Eliza Thomasina WALSH

Eliza Thomasina Walsh, who married Henry Harrison Briscoe (snr), was the illegitimate daughter of Lt. Col. Thomas Walsh and A. E. French and was born in Jamaica. Research of Jamaican records has not yet been able to positively identify A.E. French but the most likely (of two) candidates is Ann Eloisa French. Her ancestry has been included here.

St. Catherine's Parish Register, Spanish Town, Jamaica, 9 April 1808
Extract from Thomas Walsh's Will

 

In his will Thomas Walsh indicated his desire for Eliza to be returned to Ireland when she was four years old and to be cared for by his friends and relatives Peter and Sarah Walsh of Belline, Kilkenny. We do not know exactly when Eliza did travel to Ireland, but by that time her father would have been dead, killed in an accidental fall from a gig in Surrey, England in 1810. Peter Walsh had converted from Catholicism to become a Protestant but whatever his religious beliefs he was regarded as a complete gentleman with a cultivated taste and appreciation of the arts as well a patron.
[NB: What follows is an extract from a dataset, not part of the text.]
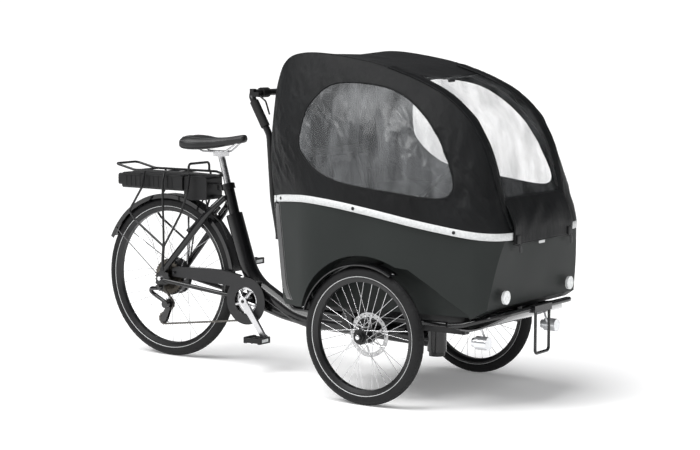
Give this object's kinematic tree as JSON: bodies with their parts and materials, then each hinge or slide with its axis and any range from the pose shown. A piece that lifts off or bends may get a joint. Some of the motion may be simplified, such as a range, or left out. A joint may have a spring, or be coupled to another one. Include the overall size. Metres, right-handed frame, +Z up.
{
  "type": "cargo bicycle",
  "caption": "Electric cargo tricycle: fabric-hooded moulded box that steers over a pair of small front wheels, chain-driven rear wheel with hub motor, carrier battery and push-bar steering.",
  "frame": {"origin": "middle of the footprint's box on the ground, all wheels touching it", "axes": "+X forward, +Y to the rider's left, +Z up"},
  "size_m": [2.038, 0.86, 1.243],
  "materials": {
    "black_plastic": "moulded, fine grain",
    "black_tube": "satin black",
    "brown_steel": "bronze-tinted steel",
    "cabin_plastic": "dark grey-green rotational moulding, fine grain",
    "chain_steel": "oiled steel",
    "chrome": "chrome",
    "clear_vinyl": "clear flexible vinyl",
    "cushion_fabric": "dark grey woven upholstery",
    "gloss_black_frame": "gloss black powder coat",
    "gloss_plastic": "gloss black",
    "grey_plastic": "dark grey, satin",
    "hood_fabric": "black coated canvas",
    "lamp": "clear lens over a bright reflector",
    "rotor_steel": "brushed stainless steel",
    "rubber": "black rubber",
    "saddle_cover": "black synthetic leather with grey stitching",
    "silver": "polished aluminium",
    "tyre_rubber": "black rubber with a reflective ring",
    "white_reflector": "prismatic white"
  },
  "bodies": {
    "frame": {"main_frame": "gloss_black_frame", "seat_stays": "gloss_black_frame", "chain_stays": "gloss_black_frame", "rear_mudguard": "gloss_plastic", "rear_rack": "black_tube", "controller_box": "black_plastic", "chain_case": "grey_plastic", "chain": "chain_steel", "derailleur": "gloss_plastic", "rear_axle": "chrome", "seat_clamp": "gloss_black_frame", "frame_cables": "rubber"},
    "seat": {"seatpost": "silver", "saddle": "saddle_cover"},
    "clamp_lever": {"seat_clamp_lever": "black_tube"},
    "battery": {"battery": "black_plastic"},
    "crankset": {"chainring": "silver", "crank_right": "silver", "crank_left": "silver"},
    "pedal_right": {"pedal_right": "black_plastic"},
    "pedal_left": {"pedal_left": "black_plastic"},
    "cassette": {"cassette": "brown_steel"},
    "rear_wheel": {"rear_hub_motor": "black_tube", "rear_tyre": "tyre_rubber", "rear_rim": "black_tube", "rear_spokes": "chrome"},
    "jockey_upper": {"jockey_upper": "black_plastic"},
    "jockey_lower": {"jockey_lower": "black_plastic"},
    "brake_arm_right": {"brake_arm_right": "black_tube"},
    "brake_arm_left": {"brake_arm_left": "black_tube"},
    "front": {"cabin_shell": "cabin_plastic", "cabin_edge_tube": "gloss_black_frame", "bench_seat": "black_plastic", "seat_cushions": "cushion_fabric", "chassis": "black_tube", "bumper_rail": "gloss_black_frame", "chin_tray": "grey_plastic", "headlamps": "lamp", "reflectors": "white_reflector", "front_mudguards": "gloss_plastic", "handlebar": "black_tube", "grips": "rubber", "lever_perches": "black_plastic", "brake_calipers": "black_tube"},
    "brake_lever_right": {"brake_lever_right": "black_tube"},
    "brake_lever_left": {"brake_lever_left": "black_tube"},
    "shifter": {"shifter": "rubber"},
    "hood": {"hood_cover": "hood_fabric", "hood_windows": "clear_vinyl", "hood_hoops": "black_tube"},
    "front_wheel_right": {"front_tyre_right": "tyre_rubber", "front_rim_right": "black_tube", "front_spokes_right": "chrome", "front_hub_right": "black_tube", "front_rotor_right": "rotor_steel"},
    "front_wheel_left": {"front_tyre_left": "tyre_rubber", "front_rim_left": "black_tube", "front_spokes_left": "chrome", "front_hub_left": "black_tube", "front_rotor_left": "rotor_steel"}
  },
  "joints": [
    {"name": "steering", "type": "hinge", "parent": "frame", "child": "front", "pos_m": [0.5735, 0, 0.19], "axis": [0, 0, 1], "range_deg": [-35, 35]},
    {"name": "seat_height", "type": "slide", "parent": "frame", "child": "seat", "axis": [-0.2758, 0, 0.9612], "range_m": [-0.04, 0.09]},
    {"name": "clamp_lever", "type": "hinge", "parent": "frame", "child": "clamp_lever", "pos_m": [-0.4445, 0, 0.7], "axis": [0, 0, 1], "range_deg": [0, 50]},
    {"name": "battery_slide", "type": "slide", "parent": "frame", "child": "battery", "axis": [-1, 0, 0], "range_m": [0, 0.36]},
    {"name": "crank_spin", "type": "hinge", "parent": "frame", "child": "crankset", "pos_m": [-0.2765, 0, 0.265], "axis": [0, 1, 0], "continuous": true},
    {"name": "pedal_right_spin", "type": "hinge", "parent": "crankset", "child": "pedal_right", "pos_m": [-0.17419, -0.12, 0.12923], "axis": [0, 1, 0], "continuous": true},
    {"name": "pedal_left_spin", "type": "hinge", "parent": "crankset", "child": "pedal_left", "pos_m": [-0.37881, 0.12, 0.40077], "axis": [0, 1, 0], "continuous": true},
    {"name": "cassette_spin", "type": "hinge", "parent": "frame", "child": "cassette", "pos_m": [-0.6965, 0, 0.3235], "axis": [0, 1, 0], "continuous": true},
    {"name": "rear_wheel_spin", "type": "hinge", "parent": "frame", "child": "rear_wheel", "pos_m": [-0.6965, 0, 0.3235], "axis": [0, 1, 0], "continuous": true},
    {"name": "jockey_upper_spin", "type": "hinge", "parent": "frame", "child": "jockey_upper", "pos_m": [-0.6755, -0.0435, 0.219], "axis": [0, 1, 0], "continuous": true},
    {"name": "jockey_lower_spin", "type": "hinge", "parent": "frame", "child": "jockey_lower", "pos_m": [-0.7035, -0.0435, 0.156], "axis": [0, 1, 0], "continuous": true},
    {"name": "front_wheel_right_spin", "type": "hinge", "parent": "front", "child": "front_wheel_right", "pos_m": [0.5091, -0.3876, 0.2478], "axis": [0, 1, 0], "continuous": true},
    {"name": "front_wheel_left_spin", "type": "hinge", "parent": "front", "child": "front_wheel_left", "pos_m": [0.5091, 0.3876, 0.2478], "axis": [0, 1, 0], "continuous": true},
    {"name": "brake_lever_right_pull", "type": "hinge", "parent": "front", "child": "brake_lever_right", "pos_m": [-0.0565, -0.255, 1.082], "axis": [0, 1, 0], "range_deg": [0, 11], "stiffness_Nm_per_rad": 1.2, "springref_deg": -11.46},
    {"name": "brake_lever_left_pull", "type": "hinge", "parent": "front", "child": "brake_lever_left", "pos_m": [-0.0565, 0.255, 1.082], "axis": [0, 1, 0], "range_deg": [0, 11], "stiffness_Nm_per_rad": 1.2, "springref_deg": -11.46},
    {"name": "brake_arm_right_swing", "type": "hinge", "parent": "frame", "child": "brake_arm_right", "pos_m": [-0.5425, -0.0602, 0.5138], "axis": [-0.766, 0, 0.6428], "range_deg": [0, 0.44]},
    {"name": "brake_arm_left_swing", "type": "hinge", "parent": "frame", "child": "brake_arm_left", "pos_m": [-0.5425, 0.0602, 0.5138], "axis": [-0.766, 0, 0.6428], "range_deg": [-0.44, 0]},
    {"name": "shifter_twist", "type": "hinge", "parent": "front", "child": "shifter", "pos_m": [-0.0965, -0.17, 1.09], "axis": [0, 1, 0], "range_deg": [-60, 60]},
    {"name": "hood_lift_off", "type": "slide", "parent": "front", "child": "hood", "axis": [0, 0, 1], "range_m": [0, 0.5]}
  ],
  "couplings": [
    {"joint": "cassette_spin", "follows": "crank_spin", "ratio": 2.1111},
    {"joint": "jockey_upper_spin", "follows": "crank_spin", "ratio": -3.4545},
    {"joint": "jockey_lower_spin", "follows": "crank_spin", "ratio": 3.4545},
    {"joint": "brake_arm_right_swing", "follows": "brake_lever_right_pull", "ratio": 0.04},
    {"joint": "brake_arm_left_swing", "follows": "brake_lever_right_pull", "ratio": -0.04}
  ]
}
At Belline Eliza would have had a comfortable upbringing.

 

The next record of Eliza is when the Waterford Mail announced that she had married Henry Harrison Briscoe of Cloncunny on 2 June 1830. Both the Walsh family of Belline and the Briscoe family of Cloncunny had close relations with Lord Bessborough in Kilkenny among the Protestant gentry. Eliza was twenty-two years of age and Henry ten years older when they married and the date may have been specially chosen because it was also Henry’s birthday.

Over the next fifteen years the couple had six children. Thomas Anthony was born in 1831 but died shortly after. Then there were five other children: Edward William, Caroline Elizabeth Henrietta, Alfred Philip, Henry Harrison jr. and Thomasina Marian.
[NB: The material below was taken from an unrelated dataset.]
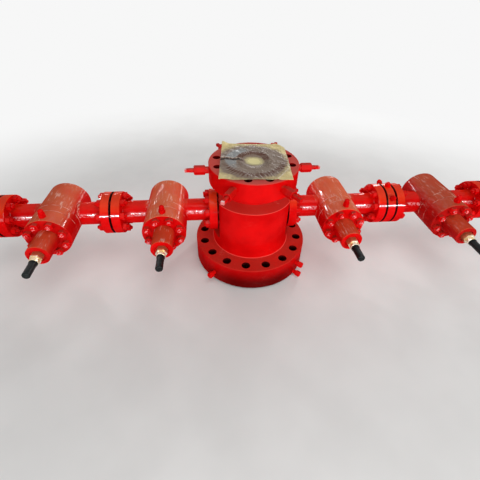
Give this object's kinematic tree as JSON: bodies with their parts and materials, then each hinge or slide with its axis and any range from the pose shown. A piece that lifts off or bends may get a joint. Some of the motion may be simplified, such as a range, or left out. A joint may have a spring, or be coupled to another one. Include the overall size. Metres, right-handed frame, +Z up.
{
  "type": "oil wellhead valve stack",
  "caption": "Red tubing head with lock screws round its upper flange and two side arms of flanged gate valves, on its lower bolting flange.",
  "frame": {"origin": "centre of the lower flange's sealing face, at the mouth of the downward pocket", "axes": "+Z up along the head's bore, X along the two valve arms with the longer arm towards +X, bonnets and stem caps towards -Y"},
  "size_m": [2.9126, 0.789, 0.64],
  "materials": {
    "red_paint": "glossy red enamel over machined steel forgings, duller and dusty on faces that look up",
    "brass": "turned brass with a pale collar",
    "rubber": "smooth black rubber, slightly glossy at the tip",
    "waxed_paper": "thin yellow-green oiled paper, grey where grease has soaked in"
  },
  "bodies": {
    "root": {"head_body": "red_paint", "lock_screw_gland_1": "red_paint", "lock_screw_gland_2": "red_paint", "lock_screw_gland_3": "red_paint", "lock_screw_gland_4": "red_paint", "lock_screw_gland_5": "red_paint", "lock_screw_gland_6": "red_paint", "lock_screw_1": "red_paint", "lock_screw_2": "red_paint", "lock_screw_3": "red_paint", "lock_screw_4": "red_paint", "lock_screw_5": "red_paint", "lock_screw_6": "red_paint", "left_inner_valve_body": "red_paint", "left_outer_valve_body": "red_paint", "right_inner_valve_body": "red_paint", "right_outer_valve_body": "red_paint", "left_inner_bonnet": "red_paint", "left_outer_bonnet": "red_paint", "right_inner_bonnet": "red_paint", "right_outer_bonnet": "red_paint", "left_inner_packing_nut": "brass", "left_outer_packing_nut": "brass", "right_inner_packing_nut": "brass", "right_outer_packing_nut": "brass", "left_inner_stem_cap": "rubber", "left_outer_stem_cap": "rubber", "right_inner_stem_cap": "rubber", "right_outer_stem_cap": "rubber", "left_inner_grease_fitting": "red_paint", "left_outer_grease_fitting": "red_paint", "right_inner_grease_fitting": "red_paint", "right_outer_grease_fitting": "red_paint", "spacer_flange": "red_paint", "spacer_plugs": "red_paint", "left_end_flange": "red_paint", "right_end_flange": "red_paint", "left_foot_fitting": "red_paint", "right_foot_fitting": "red_paint", "right_low_fitting": "red_paint", "paper_cover": "waxed_paper"}
  },
  "joints": []
}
As well managing the Cloncunny estate, Henry was a local magistrate and became an Inspector of Poor Laws. It is assumed that the latter role was at least partly to provide additional income as the economic and social changes in Ireland at the time made living off the land less sustainable. It appears that he was an absentee landlord for much of the time and away in the Poor Laws role in County Mayo and County Clare between 1848 and 1852 during the latter part of the Great Famine.
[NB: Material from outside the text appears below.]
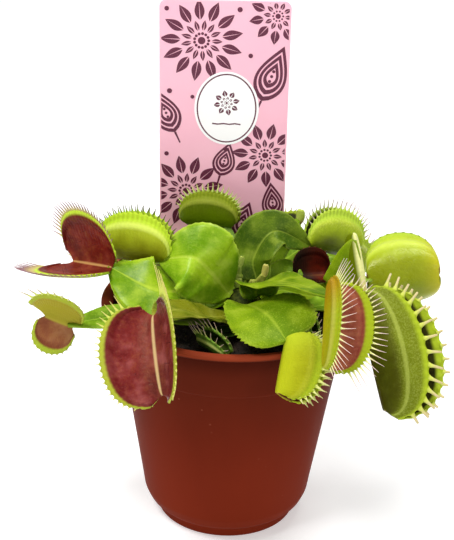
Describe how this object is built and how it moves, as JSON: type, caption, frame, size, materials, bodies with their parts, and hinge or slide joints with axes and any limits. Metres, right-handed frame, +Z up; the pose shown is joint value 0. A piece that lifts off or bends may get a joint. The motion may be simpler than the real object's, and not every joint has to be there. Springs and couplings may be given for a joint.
{
  "type": "potted venus flytrap",
  "caption": "Venus flytrap in a round terracotta-coloured nursery pot: a rosette of waved leaves ending in toothed two-lobed traps, with a printed card label standing behind.",
  "frame": {"origin": "middle of the pot's base, on the surface that the pot stands on", "axes": "+Z up along the pot's axis, the front of the plant faces -Y, +X is to the right seen from the front"},
  "size_m": [0.1451, 0.1457, 0.1772],
  "materials": {
    "pot_plastic": "smooth terracotta-coloured plastic",
    "peat": "moist crumbly dark peat",
    "label_card": "stiff printed pink card",
    "rhizome": "pale fleshy plant base",
    "leaf": "waxy bright green leaf, some traps dark red inside"
  },
  "bodies": {
    "root": {"pot": "pot_plastic", "soil": "peat", "plant_label": "label_card", "crown": "rhizome", "leaf_upper_left": "leaf", "leaf_back_left": "leaf", "leaf_back_centre": "leaf", "leaf_back_right": "leaf", "leaf_right_slim": "leaf", "leaf_right_back": "leaf", "leaf_right_low": "leaf", "leaf_front_right": "leaf", "leaf_front": "leaf", "leaf_front_left": "leaf", "leaf_left_small": "leaf", "leaf_inner_right": "leaf", "leaf_inner_front": "leaf", "leaf_inner_low": "leaf", "leaf_young_left": "leaf", "leaf_young_right": "leaf", "leaf_bud": "leaf", "leaf_rear_left": "leaf", "leaf_rear_left_low": "leaf", "leaf_rear_centre": "leaf", "leaf_rear_right": "leaf"}
  },
  "joints": []
}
Earlier in 1846, Henry is recorded in the Slater’s Directory (under Nobility, Gentry and Clergy) living in The Crescent, Onchan on the Isle of Man indicating that this could have been the family’s usual residence. Their youngest child Thomasina Marian was christened in Onchan in 1845 and both Eliza and Thomasina were still at The Crescent, mentioned in the 1851 census living with her father-in-law Edward Briscoe at Onchan on the Isle of Man presumably while Henry was in County Clare. It is not known how long Eliza stayed with Edward but it may have been to care for him as he died there in October 1851.

Henry subsequently took up the role of Superintendent of Poor Laws in Scotland from 1857 until his death in 1864 and he was buried in Inverness. The 1861 census for Inverness shows a Marion Briscoe as a scholar, aged 16 years, which if it is our Thomasina Marian suggests that Eliza was with Henry during his years in Scotland.

The grave of Eliza Thomasina (Walsh) Briscoe in the old churchyard at Graigavine, Kilkenny

After Henry’s death, Eliza spent some time in Devonshire with her older daughter Caroline but she was back living in Cloncunny with Thomasina Marian when she died in 1875. Her other four surviving children were spread far and wide with Edward living in Surrey, Caroline in Devonshire, Alfred a sea captain and Henry in outback Australia. Thomasina was still living at Cloncunny when she died in 1881.